Dutch companies are eager to do business in China and our country welcomes Chinese businesses with open arms. We have an attractive fiscal, innovation and investment climate in an economy that ranks among the most stable and competitive in the world. To choose the Netherlands as your base is to opt for a highly educated and productive workforce, excellent transport links, and a country with an international orientation and business instincts well matched to those of the Chinese.

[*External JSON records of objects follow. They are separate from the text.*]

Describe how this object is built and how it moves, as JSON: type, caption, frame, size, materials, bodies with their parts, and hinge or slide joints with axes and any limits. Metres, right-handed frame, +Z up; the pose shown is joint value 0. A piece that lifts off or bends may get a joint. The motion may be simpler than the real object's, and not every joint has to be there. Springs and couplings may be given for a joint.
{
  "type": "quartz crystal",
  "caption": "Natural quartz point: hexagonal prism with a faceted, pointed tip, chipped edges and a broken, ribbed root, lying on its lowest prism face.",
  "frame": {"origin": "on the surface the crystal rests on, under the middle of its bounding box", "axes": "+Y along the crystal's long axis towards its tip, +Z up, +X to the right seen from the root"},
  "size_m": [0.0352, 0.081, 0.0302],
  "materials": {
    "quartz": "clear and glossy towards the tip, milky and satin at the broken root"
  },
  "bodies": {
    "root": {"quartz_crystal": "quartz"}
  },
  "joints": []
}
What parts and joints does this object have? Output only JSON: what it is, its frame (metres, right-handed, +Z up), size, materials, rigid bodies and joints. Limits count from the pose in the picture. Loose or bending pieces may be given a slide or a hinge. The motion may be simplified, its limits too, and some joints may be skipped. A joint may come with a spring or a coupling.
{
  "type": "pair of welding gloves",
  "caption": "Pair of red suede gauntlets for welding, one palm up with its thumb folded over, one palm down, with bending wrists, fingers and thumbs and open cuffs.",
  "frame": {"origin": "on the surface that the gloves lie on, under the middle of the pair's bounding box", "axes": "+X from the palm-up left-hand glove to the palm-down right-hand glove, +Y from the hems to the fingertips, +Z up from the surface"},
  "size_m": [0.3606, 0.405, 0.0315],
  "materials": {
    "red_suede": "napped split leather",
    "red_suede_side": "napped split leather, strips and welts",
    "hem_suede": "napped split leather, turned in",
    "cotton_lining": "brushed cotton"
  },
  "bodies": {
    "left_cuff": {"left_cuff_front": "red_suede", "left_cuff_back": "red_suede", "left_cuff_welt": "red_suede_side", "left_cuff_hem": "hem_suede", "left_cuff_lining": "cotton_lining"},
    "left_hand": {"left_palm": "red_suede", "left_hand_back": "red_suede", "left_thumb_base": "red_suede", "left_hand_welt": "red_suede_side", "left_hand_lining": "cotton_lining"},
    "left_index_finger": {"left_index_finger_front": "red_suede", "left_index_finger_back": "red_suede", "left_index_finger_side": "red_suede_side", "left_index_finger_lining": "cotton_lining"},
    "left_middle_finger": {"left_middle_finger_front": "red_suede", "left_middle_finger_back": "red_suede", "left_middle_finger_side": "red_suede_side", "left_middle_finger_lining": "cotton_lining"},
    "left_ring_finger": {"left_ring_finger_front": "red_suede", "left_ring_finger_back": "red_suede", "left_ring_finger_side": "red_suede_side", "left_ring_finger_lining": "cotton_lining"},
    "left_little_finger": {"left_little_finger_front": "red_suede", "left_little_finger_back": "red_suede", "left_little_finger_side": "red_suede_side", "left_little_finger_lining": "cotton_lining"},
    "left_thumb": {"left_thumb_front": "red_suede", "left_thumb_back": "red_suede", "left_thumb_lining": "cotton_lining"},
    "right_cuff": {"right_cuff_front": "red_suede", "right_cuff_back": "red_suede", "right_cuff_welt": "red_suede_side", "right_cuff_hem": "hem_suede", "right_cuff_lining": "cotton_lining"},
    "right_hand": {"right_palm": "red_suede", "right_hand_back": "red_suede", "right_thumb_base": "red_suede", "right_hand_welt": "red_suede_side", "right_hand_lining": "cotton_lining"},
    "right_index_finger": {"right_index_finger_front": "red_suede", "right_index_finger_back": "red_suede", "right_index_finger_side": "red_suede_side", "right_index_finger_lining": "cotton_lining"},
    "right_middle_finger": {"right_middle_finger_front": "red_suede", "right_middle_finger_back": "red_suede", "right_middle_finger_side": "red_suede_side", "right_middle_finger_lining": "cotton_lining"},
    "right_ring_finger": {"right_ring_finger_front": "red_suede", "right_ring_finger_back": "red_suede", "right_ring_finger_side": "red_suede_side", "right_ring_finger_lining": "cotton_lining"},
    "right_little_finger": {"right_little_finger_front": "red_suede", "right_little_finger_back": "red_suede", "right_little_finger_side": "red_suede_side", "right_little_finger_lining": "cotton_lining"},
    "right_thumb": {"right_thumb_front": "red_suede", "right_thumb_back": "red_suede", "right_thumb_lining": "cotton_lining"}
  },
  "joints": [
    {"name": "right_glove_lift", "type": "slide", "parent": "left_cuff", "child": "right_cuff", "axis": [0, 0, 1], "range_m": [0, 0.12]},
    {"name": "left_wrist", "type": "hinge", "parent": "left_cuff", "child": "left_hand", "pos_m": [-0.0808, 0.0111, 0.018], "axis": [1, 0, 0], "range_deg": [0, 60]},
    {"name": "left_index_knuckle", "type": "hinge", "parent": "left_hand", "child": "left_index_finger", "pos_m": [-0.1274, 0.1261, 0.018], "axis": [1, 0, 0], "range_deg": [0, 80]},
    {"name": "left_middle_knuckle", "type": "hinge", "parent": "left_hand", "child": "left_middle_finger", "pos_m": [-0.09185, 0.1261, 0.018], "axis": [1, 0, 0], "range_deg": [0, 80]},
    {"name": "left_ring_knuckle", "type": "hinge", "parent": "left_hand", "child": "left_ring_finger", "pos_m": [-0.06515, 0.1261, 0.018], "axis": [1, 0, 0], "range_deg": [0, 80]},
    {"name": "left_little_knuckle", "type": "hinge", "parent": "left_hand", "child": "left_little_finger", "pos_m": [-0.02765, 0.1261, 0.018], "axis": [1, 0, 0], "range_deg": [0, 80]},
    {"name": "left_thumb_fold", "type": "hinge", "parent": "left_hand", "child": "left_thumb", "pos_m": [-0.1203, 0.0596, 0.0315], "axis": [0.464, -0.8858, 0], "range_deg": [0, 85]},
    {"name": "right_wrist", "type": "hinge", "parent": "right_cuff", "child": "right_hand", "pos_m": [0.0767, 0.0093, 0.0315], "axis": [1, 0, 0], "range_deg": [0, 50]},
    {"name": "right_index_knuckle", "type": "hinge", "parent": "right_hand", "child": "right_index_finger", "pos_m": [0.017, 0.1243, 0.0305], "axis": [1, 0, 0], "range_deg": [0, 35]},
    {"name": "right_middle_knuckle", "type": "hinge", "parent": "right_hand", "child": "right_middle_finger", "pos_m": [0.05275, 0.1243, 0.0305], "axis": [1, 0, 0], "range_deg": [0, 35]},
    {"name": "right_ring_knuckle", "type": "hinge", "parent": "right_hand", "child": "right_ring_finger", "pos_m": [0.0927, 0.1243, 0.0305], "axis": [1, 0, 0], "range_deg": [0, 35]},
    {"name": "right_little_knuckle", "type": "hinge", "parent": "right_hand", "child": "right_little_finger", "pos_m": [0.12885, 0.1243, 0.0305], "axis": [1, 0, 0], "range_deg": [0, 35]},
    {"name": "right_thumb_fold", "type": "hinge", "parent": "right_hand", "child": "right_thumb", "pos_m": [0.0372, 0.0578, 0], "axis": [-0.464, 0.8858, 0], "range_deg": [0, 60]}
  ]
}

Chinese entrepreneurs thinking of setting up business in the Netherlands can rely on fast-track visa procedures for knowledge migrants and the necessary support from the Dutch diplomatic network in China. Having recently opened our new consulate-general in Chongqing, we now have four Dutch consulates in China, as well as the embassy in Beijing and six Netherlands Business Support Offices. For its part, China recently opened a new consulate-general in Willemstad, Curaçao, one of the countries that make up the Kingdom of the Netherlands. Yet more evidence of the mutual wish to invest in our strong cooperation.
The Dutch business representatives who will be accompanying me to China join me in looking forward to strengthening our existing ties and exploring new opportunities to work together. I sincerely hope that, true to tradition, this Year of the Sheep will indeed bring favorable winds that will carry both our economies forward and enhance our relations in every aspect.